Results are in for open-source data software slingers

Open source data software slinger Cloudera drastically slashed net losses in the first quarter of its fiscal new year but only after hacking away at a string of company expenses from R&D to staff costs.

Financials for the three-month period ended 30 April 2018 showed a 29 per cent upward swing in sales to $102.7m with both products subscriptions and services jumping.

“In Q1 we executed the initial elements of our transition plan to position Cloudera to capture a larger portion of the market,” said CEO Tom Reilly in a call with analysts.

“I am very pleased with the performance of our team given the significant changes we initiated in late Q4 and early Q1.”
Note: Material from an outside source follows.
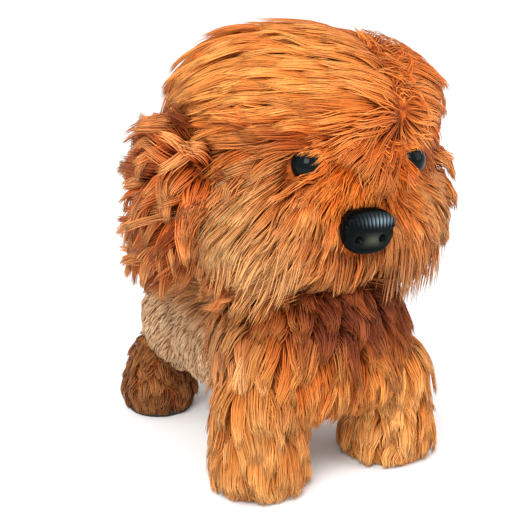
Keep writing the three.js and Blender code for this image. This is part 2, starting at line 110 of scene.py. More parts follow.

This work included carving the business into three units - Machine Learning, Analytics and Cloud - with the respective business unit GMs reporting to senior veep for High Growth Businesses, Charles Zedlewski. The company is still in the process of recruiting a new head of sales.

“We know that a transition of field leadership will sharpen our focus on the right customers and prospects, that refining our go-to-market strategy would be hard,” said Reilly.

The organisational revamp, announced late April, came weeks after Cloudera reported fiscal ’18 results for the year ended 31 January showing historically high net losses of $385.8m versus a loss of $187.3m in the prior year.

The makeover will take multiple quarters to complete, the CEO added, and so will take time to feed into any sales increase.

This is not a drill. This is not a drill

Cloudera used that hackneyed phrase, “digital transformation” to explain why its top line was rising, but it didn’t drill down into specifics.

Chief finance bod Jim Frankola did, however, talk up work in one area that is perhaps easier to control: costs.

Total operating expenses dived to $119.7m from $241.8m in the prior year. This included R&D spend dropping by more than a half to $43.6m, sales and marketing costs falling to $59.7m from $110.4m, and general & admin costs being cut to $16.3m from $35.5m.

As a result, operating losses fell to $50.4m compared to a loss of $222.34m a year earlier. After other income and tax was accounted for, Cloudera reported a net loss of $51.04m versus a net loss of $222.31m.

Mongo bongo

Fellow open source software developer MongoDB also revealed numbers for the opening three months of its fiscal ’19 with sales up 49 per cent year-on-year to $48.2m, closing the quarter ended 30 April with 6600 customers, up 83 per cent on Q1 ’18 but only 394 that spent more than $100k with it.

CEO Dev Ittycheria, who also pulled out the digi transformation phrase, said business in the quarter was a "healthy mix of new logo wins and strong upsell activity, both of which include the customers migrating workloads from legacy databases to Mongo DB".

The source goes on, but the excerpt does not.